The award comes with a grant of $25,000 and is designed to enable exceptional woman artists to further develop their work. Awardees are chosen on the basis of their past accomplishments, their originality and artistic growth, and the quality of their work. Since 1996, more than 300 women have received the award and approximately $6.5 million USD has been awarded in total.

The award was founded by a New York artist who originally chose to remain anonymous. She named the award in reference to a line from the Virginia Woolf book A Room of One's Own and in recognition of all the women artists through the ages who have remained anonymous for various reasons. Nominators, who include art writers, curators, art historians, and previous winners, are likewise unnamed.

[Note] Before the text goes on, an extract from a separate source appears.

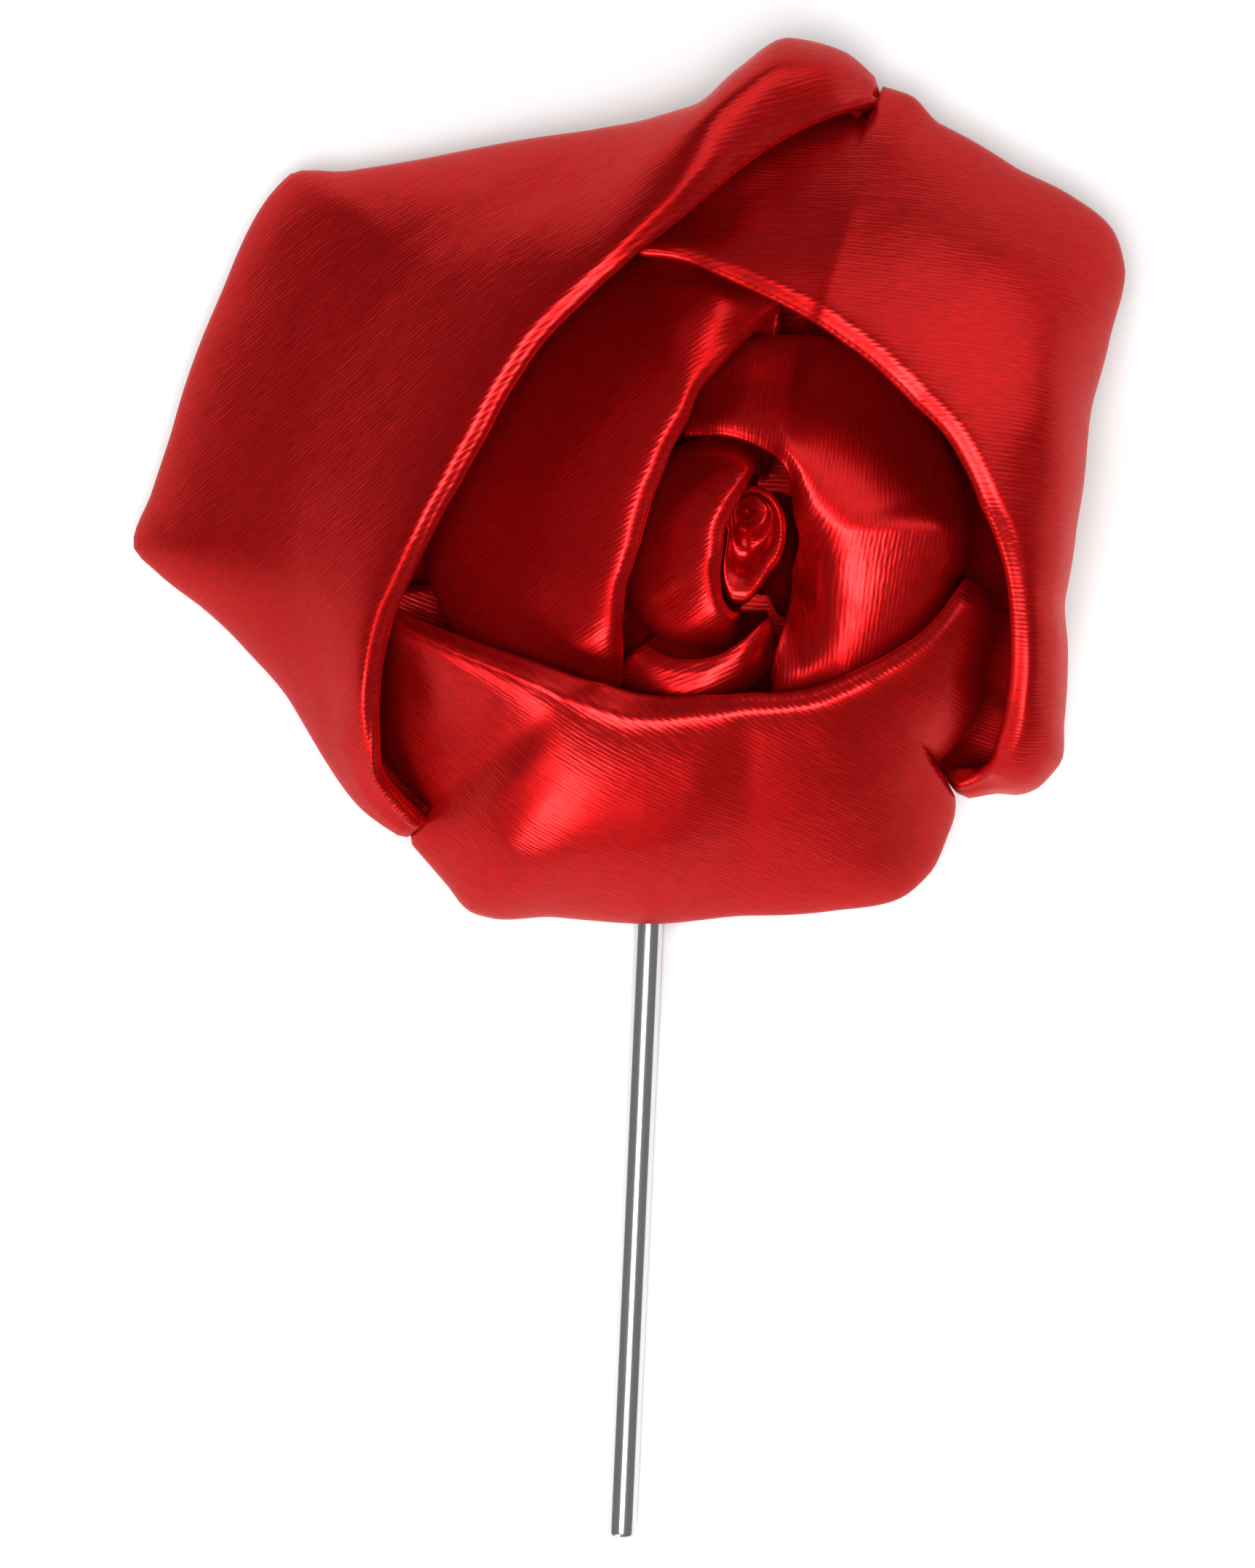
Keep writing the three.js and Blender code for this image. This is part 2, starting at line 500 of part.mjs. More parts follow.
function fromSolid(solid) {
  const mesh = solid.getMesh();
  const geometry = new THREE.BufferGeometry();
  geometry.setAttribute("position", new THREE.BufferAttribute(mesh.vertProperties, 3));
  geometry.setIndex(new THREE.BufferAttribute(mesh.triVerts, 1));
  geometry.computeVertexNormals();
  return geometry;
}

function stickGeometry() {
  const start = PAD_DIAMETER / 2 - WIRE_SEAT;
  const corner = WIRE_DIAMETER / 2 / Math.cos(Math.PI / WIRE_SIDES);
  const profile = [
    new THREE.Vector2(0, start),
    new THREE.Vector2(corner, start),
    new THREE.Vector2(corner, STICK_LENGTH - WIRE_END_ROUND),
    new THREE.Vector2(corner - WIRE_END_ROUND, STICK_LENGTH),
    new THREE.Vector2(0, STICK_LENGTH),
  ];
  const wire = new THREE.LatheGeometry(profile, WIRE_SIDES);
  wire.rotateY(Math.PI / WIRE_SIDES);
  wire.rotateX(Math.PI);
  wire.computeBoundingBox();
  wire.translate(0, 0, -wire.boundingBox.min.z);
  const pad = new THREE.CylinderGeometry(PAD_DIAMETER / 2, PAD_DIAMETER / 2, PAD_THICKNESS, PAD_SIDES);
  pad.rotateX(Math.PI / 2);
  pad.translate(0, 0, PAD_THICKNESS / 2);
  return fromSolid(toSolid(pad).add(toSolid(wire)));
}

const satin = (colour) =>
  new THREE.MeshStandardMaterial({ color: colour, roughness: 0.4, metalness: 0.3 });
const steel = new THREE.MeshStandardMaterial({ color: STEEL, roughness: 0.2, metalness: 1 });

function piece(name, geometry, material) {
  const mesh = new THREE.Mesh(geometry, material);
  mesh.name = name;
  return mesh;
}

const rose = new THREE.Group();
rose.add(
  piece("outer_fold_left", foldGeometry(OUTER_LEFT, FOLD_WALL), satin(RED)),
  piece("outer_fold_right", foldGeometry(OUTER_RIGHT, FOLD_WALL), satin(RED)),
  piece("outer_fold_bottom", foldGeometry(OUTER_BOTTOM, FOLD_WALL), satin(RED)),
  piece("middle_fold_left", foldGeometry(MIDDLE_LEFT, ROLL_WALL), satin(RED)),
  piece("middle_fold_right", foldGeometry(MIDDLE_RIGHT, ROLL_WALL), satin(RED)),
  piece("inner_fold_left", foldGeometry(INNER_LEFT, ROLL_WALL), satin(DEEP_RED)),
  piece("inner_fold_bottom", foldGeometry(INNER_BOTTOM, ROLL_WALL), satin(DEEP_RED)),
  piece("bud_roll", budGeometry(), satin(DEEP_RED)),
);

const lapelPin = new THREE.Group();
lapelPin.add(piece("stick_pin", stickGeometry(), steel), rose);

export default lapelPin;
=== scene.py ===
# %% [markdown]
# # Satin rose lapel pin
# A rose folded from one red satin ribbon sits on a round pad with a straight steel stick.
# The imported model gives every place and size; this lesson dresses it. The pin lies on its back,
# with the rose facing up, so the camera looks straight down on it.

import math

import bmesh
import bpy
import numpy as np
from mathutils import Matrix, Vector


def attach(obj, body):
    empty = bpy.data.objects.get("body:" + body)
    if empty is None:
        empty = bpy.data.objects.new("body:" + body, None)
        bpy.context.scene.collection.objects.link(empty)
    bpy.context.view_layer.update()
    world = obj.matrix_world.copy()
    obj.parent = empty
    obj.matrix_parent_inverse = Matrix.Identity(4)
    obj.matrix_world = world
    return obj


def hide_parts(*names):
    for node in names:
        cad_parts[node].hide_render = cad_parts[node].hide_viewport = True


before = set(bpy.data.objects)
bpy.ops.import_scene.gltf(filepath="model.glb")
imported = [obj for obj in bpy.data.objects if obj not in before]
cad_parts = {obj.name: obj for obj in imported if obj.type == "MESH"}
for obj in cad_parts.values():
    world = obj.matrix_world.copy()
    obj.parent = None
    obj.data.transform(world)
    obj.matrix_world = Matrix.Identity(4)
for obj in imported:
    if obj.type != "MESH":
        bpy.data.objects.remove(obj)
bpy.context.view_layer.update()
print("nodes:", sorted(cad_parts))

# %% [markdown]
# ## Colours and nodes
# Colours are written as the hex values a painter would read off the object. A shader wants
# linear light, so one function turns them. A second small function adds a shader node with its
# settings and links, which keeps each material readable as a recipe.

# %% Colour and node helpers
MM = 0.001


def linear(hex_colour):
    """sRGB hex to linear: each channel below 0.04045 is divided by 12.92, the rest is
    ((c + 0.055) / 1.055) to the power 2.4."""
    c = np.array([int(hex_colour[i : i + 2], 16) for i in (1, 3, 5)]) / 255
    low = c / 12.92
    high = ((c + 0.055) / 1.055) ** 2.4
    return (*np.where(c <= 0.04045, low, high).tolist(), 1.0)


def add(tree, kind, settings=None, **links):
    """Adds a node. Settings are attributes or input values, by name or number. Links join an
    input to another node's output, by its name with underscores for spaces, or by i and its
    number."""
    node = tree.nodes.new(kind)
    for name, value in (settings or {}).items():
        if isinstance(name, int) or name in node.inputs:
            node.inputs[name].default_value = value
        else:
            setattr(node, name, value)
    for name, source in links.items():
        key = name.replace("_", " ")
        key = int(key[1:]) if key[0] == "i" and key[1:].isdigit() else key
        tree.links.new(source, node.inputs[key])
    return node


def new_material(name):
    """An empty material and its node tree."""
    material = bpy.data.materials.new(name)
    material.use_nodes = True
    material.node_tree.nodes.clear()
    return material, material.node_tree


# %% [markdown]
# ## Camera
# The photograph looks straight at the rose from some way off, so nothing converges. A 300 mm
# lens at about 0.42 m gives that flat view. The camera is rolled a little, because the stick
# leans about 2.5 degrees in the picture.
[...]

In July 2018, the artist Susan Unterberg was revealed as both the founder and funder of the award. Before 2018, she had remained anonymous so that her artwork would be evaluated in its own context, without being influenced by her contributions. In an interview, she described her reasons for coming forward, stating "It’s a great time for women to speak up. I feel I can be a better advocate having my own voice," and that she can now work openly to further the organization's cause and to encourage philanthropists and women artists. On top of the awarded grants, Unterberg is considering other forms of programs, possibly seminars, to complement the grants.

== Exhibitions ==
Anonymous Was A Woman: The First 25 Years, Grey Art Museum at New York University, N.Y., April 1-July 19, 2025. This exhibit was curated by Nancy Princenthal and Vesela Sretenović. Anonymous Was A Woman: The First 25 Years, celebrating the awardees from 1996-2020, was published on January 1, 2025, by the Grey Art Museum and Hirmer Verlag.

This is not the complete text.